Stated task:
Give back the full material, exactly as it reads.

Dataset section:
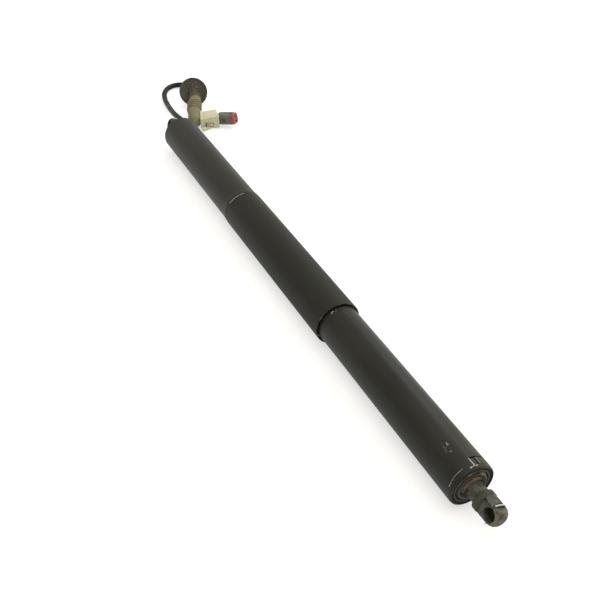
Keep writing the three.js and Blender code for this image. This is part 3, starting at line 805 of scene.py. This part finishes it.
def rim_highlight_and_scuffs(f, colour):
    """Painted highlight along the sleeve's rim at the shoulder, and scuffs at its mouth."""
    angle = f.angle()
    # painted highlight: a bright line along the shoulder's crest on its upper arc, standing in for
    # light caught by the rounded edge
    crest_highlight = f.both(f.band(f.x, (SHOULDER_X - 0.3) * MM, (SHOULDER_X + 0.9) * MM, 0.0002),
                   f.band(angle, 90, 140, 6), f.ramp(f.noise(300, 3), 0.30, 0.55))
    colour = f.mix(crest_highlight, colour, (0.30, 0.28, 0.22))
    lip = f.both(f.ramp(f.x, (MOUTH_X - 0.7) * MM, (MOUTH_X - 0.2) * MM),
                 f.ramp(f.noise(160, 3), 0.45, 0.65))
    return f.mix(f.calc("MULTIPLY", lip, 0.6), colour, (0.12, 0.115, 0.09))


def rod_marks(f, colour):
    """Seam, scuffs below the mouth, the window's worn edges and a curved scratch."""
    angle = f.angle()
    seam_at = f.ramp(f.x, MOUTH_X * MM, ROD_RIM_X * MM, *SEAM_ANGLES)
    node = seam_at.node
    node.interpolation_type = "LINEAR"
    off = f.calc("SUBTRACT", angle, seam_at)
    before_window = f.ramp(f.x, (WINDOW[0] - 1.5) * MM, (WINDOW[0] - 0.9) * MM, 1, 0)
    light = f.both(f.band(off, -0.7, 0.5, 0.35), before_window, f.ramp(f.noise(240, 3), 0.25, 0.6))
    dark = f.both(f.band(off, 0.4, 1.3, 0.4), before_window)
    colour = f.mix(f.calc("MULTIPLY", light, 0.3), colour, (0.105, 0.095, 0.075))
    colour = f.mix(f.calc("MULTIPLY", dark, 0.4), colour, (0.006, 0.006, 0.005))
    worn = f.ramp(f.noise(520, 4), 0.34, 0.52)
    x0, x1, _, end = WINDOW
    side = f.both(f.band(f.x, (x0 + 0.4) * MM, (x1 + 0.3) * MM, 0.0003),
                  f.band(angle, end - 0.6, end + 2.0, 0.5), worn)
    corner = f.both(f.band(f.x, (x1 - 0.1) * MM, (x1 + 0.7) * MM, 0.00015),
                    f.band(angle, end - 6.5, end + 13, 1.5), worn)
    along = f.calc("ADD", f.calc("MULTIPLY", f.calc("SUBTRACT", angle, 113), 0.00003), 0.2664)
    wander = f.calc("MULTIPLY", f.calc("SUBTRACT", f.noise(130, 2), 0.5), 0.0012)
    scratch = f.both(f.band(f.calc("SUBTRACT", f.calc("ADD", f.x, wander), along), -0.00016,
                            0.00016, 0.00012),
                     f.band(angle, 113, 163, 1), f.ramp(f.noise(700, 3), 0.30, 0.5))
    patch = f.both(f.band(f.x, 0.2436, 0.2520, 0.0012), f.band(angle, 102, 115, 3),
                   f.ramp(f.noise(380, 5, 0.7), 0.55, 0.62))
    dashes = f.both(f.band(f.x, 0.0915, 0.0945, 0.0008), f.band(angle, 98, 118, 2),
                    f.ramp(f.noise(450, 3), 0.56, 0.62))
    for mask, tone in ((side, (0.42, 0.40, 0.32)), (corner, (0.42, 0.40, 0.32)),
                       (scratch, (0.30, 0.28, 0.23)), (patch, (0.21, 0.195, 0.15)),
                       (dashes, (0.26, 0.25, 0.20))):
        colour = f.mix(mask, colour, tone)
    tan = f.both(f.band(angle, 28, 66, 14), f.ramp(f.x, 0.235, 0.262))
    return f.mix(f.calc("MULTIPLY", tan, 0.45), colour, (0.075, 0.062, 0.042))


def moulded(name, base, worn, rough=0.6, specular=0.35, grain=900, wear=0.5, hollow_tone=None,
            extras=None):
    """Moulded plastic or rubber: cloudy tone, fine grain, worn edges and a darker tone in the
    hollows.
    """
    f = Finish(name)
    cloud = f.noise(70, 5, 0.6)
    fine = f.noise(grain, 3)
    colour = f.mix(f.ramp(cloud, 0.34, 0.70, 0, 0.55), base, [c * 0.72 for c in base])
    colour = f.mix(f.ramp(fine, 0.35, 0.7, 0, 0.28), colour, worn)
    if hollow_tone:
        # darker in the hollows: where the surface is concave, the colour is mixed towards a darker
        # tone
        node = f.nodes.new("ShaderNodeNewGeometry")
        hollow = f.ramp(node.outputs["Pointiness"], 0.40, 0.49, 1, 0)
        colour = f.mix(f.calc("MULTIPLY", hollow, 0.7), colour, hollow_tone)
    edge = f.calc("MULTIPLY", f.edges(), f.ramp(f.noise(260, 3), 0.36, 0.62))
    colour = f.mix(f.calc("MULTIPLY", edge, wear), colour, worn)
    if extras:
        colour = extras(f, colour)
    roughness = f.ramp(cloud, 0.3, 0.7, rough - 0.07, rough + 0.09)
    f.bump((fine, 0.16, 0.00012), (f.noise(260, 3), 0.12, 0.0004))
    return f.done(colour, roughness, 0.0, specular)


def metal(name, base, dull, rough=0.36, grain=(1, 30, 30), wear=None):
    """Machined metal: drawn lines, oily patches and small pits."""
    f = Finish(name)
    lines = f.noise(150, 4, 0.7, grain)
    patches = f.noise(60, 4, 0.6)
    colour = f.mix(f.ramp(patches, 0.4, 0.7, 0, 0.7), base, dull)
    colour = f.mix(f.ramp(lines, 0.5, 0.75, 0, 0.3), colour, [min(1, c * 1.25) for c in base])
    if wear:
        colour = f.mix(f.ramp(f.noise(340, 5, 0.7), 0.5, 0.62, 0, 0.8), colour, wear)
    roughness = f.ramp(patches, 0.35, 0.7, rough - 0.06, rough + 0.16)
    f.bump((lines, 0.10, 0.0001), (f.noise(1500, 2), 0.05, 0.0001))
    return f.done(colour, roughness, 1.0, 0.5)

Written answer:
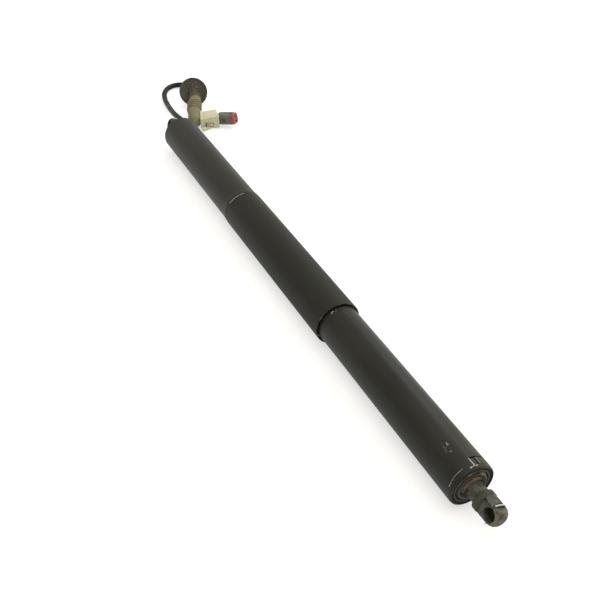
Keep writing the three.js and Blender code for this image. This is part 3, starting at line 805 of scene.py. This part finishes it.
def rim_highlight_and_scuffs(f, colour):
    """Painted highlight along the sleeve's rim at the shoulder, and scuffs at its mouth."""
    angle = f.angle()
    # painted highlight: a bright line along the shoulder's crest on its upper arc, standing in for
    # light caught by the rounded edge
    crest_highlight = f.both(f.band(f.x, (SHOULDER_X - 0.3) * MM, (SHOULDER_X + 0.9) * MM, 0.0002),
                   f.band(angle, 90, 140, 6), f.ramp(f.noise(300, 3), 0.30, 0.55))
    colour = f.mix(crest_highlight, colour, (0.30, 0.28, 0.22))
    lip = f.both(f.ramp(f.x, (MOUTH_X - 0.7) * MM, (MOUTH_X - 0.2) * MM),
                 f.ramp(f.noise(160, 3), 0.45, 0.65))
    return f.mix(f.calc("MULTIPLY", lip, 0.6), colour, (0.12, 0.115, 0.09))


def rod_marks(f, colour):
    """Seam, scuffs below the mouth, the window's worn edges and a curved scratch."""
    angle = f.angle()
    seam_at = f.ramp(f.x, MOUTH_X * MM, ROD_RIM_X * MM, *SEAM_ANGLES)
    node = seam_at.node
    node.interpolation_type = "LINEAR"
    off = f.calc("SUBTRACT", angle, seam_at)
    before_window = f.ramp(f.x, (WINDOW[0] - 1.5) * MM, (WINDOW[0] - 0.9) * MM, 1, 0)
    light = f.both(f.band(off, -0.7, 0.5, 0.35), before_window, f.ramp(f.noise(240, 3), 0.25, 0.6))
    dark = f.both(f.band(off, 0.4, 1.3, 0.4), before_window)
    colour = f.mix(f.calc("MULTIPLY", light, 0.3), colour, (0.105, 0.095, 0.075))
    colour = f.mix(f.calc("MULTIPLY", dark, 0.4), colour, (0.006, 0.006, 0.005))
    worn = f.ramp(f.noise(520, 4), 0.34, 0.52)
    x0, x1, _, end = WINDOW
    side = f.both(f.band(f.x, (x0 + 0.4) * MM, (x1 + 0.3) * MM, 0.0003),
                  f.band(angle, end - 0.6, end + 2.0, 0.5), worn)
    corner = f.both(f.band(f.x, (x1 - 0.1) * MM, (x1 + 0.7) * MM, 0.00015),
                    f.band(angle, end - 6.5, end + 13, 1.5), worn)
    along = f.calc("ADD", f.calc("MULTIPLY", f.calc("SUBTRACT", angle, 113), 0.00003), 0.2664)
    wander = f.calc("MULTIPLY", f.calc("SUBTRACT", f.noise(130, 2), 0.5), 0.0012)
    scratch = f.both(f.band(f.calc("SUBTRACT", f.calc("ADD", f.x, wander), along), -0.00016,
                            0.00016, 0.00012),
                     f.band(angle, 113, 163, 1), f.ramp(f.noise(700, 3), 0.30, 0.5))
    patch = f.both(f.band(f.x, 0.2436, 0.2520, 0.0012), f.band(angle, 102, 115, 3),
                   f.ramp(f.noise(380, 5, 0.7), 0.55, 0.62))
    dashes = f.both(f.band(f.x, 0.0915, 0.0945, 0.0008), f.band(angle, 98, 118, 2),
                    f.ramp(f.noise(450, 3), 0.56, 0.62))
    for mask, tone in ((side, (0.42, 0.40, 0.32)), (corner, (0.42, 0.40, 0.32)),
                       (scratch, (0.30, 0.28, 0.23)), (patch, (0.21, 0.195, 0.15)),
                       (dashes, (0.26, 0.25, 0.20))):
        colour = f.mix(mask, colour, tone)
    tan = f.both(f.band(angle, 28, 66, 14), f.ramp(f.x, 0.235, 0.262))
    return f.mix(f.calc("MULTIPLY", tan, 0.45), colour, (0.075, 0.062, 0.042))


def moulded(name, base, worn, rough=0.6, specular=0.35, grain=900, wear=0.5, hollow_tone=None,
            extras=None):
    """Moulded plastic or rubber: cloudy tone, fine grain, worn edges and a darker tone in the
    hollows.
    """
    f = Finish(name)
    cloud = f.noise(70, 5, 0.6)
    fine = f.noise(grain, 3)
    colour = f.mix(f.ramp(cloud, 0.34, 0.70, 0, 0.55), base, [c * 0.72 for c in base])
    colour = f.mix(f.ramp(fine, 0.35, 0.7, 0, 0.28), colour, worn)
    if hollow_tone:
        # darker in the hollows: where the surface is concave, the colour is mixed towards a darker
        # tone
        node = f.nodes.new("ShaderNodeNewGeometry")
        hollow = f.ramp(node.outputs["Pointiness"], 0.40, 0.49, 1, 0)
        colour = f.mix(f.calc("MULTIPLY", hollow, 0.7), colour, hollow_tone)
    edge = f.calc("MULTIPLY", f.edges(), f.ramp(f.noise(260, 3), 0.36, 0.62))
    colour = f.mix(f.calc("MULTIPLY", edge, wear), colour, worn)
    if extras:
        colour = extras(f, colour)
    roughness = f.ramp(cloud, 0.3, 0.7, rough - 0.07, rough + 0.09)
    f.bump((fine, 0.16, 0.00012), (f.noise(260, 3), 0.12, 0.0004))
    return f.done(colour, roughness, 0.0, specular)


def metal(name, base, dull, rough=0.36, grain=(1, 30, 30), wear=None):
    """Machined metal: drawn lines, oily patches and small pits."""
    f = Finish(name)
    lines = f.noise(150, 4, 0.7, grain)
    patches = f.noise(60, 4, 0.6)
    colour = f.mix(f.ramp(patches, 0.4, 0.7, 0, 0.7), base, dull)
    colour = f.mix(f.ramp(lines, 0.5, 0.75, 0, 0.3), colour, [min(1, c * 1.25) for c in base])
    if wear:
        colour = f.mix(f.ramp(f.noise(340, 5, 0.7), 0.5, 0.62, 0, 0.8), colour, wear)
    roughness = f.ramp(patches, 0.35, 0.7, rough - 0.06, rough + 0.16)
    f.bump((lines, 0.10, 0.0001), (f.noise(1500, 2), 0.05, 0.0001))
    return f.done(colour, roughness, 1.0, 0.5)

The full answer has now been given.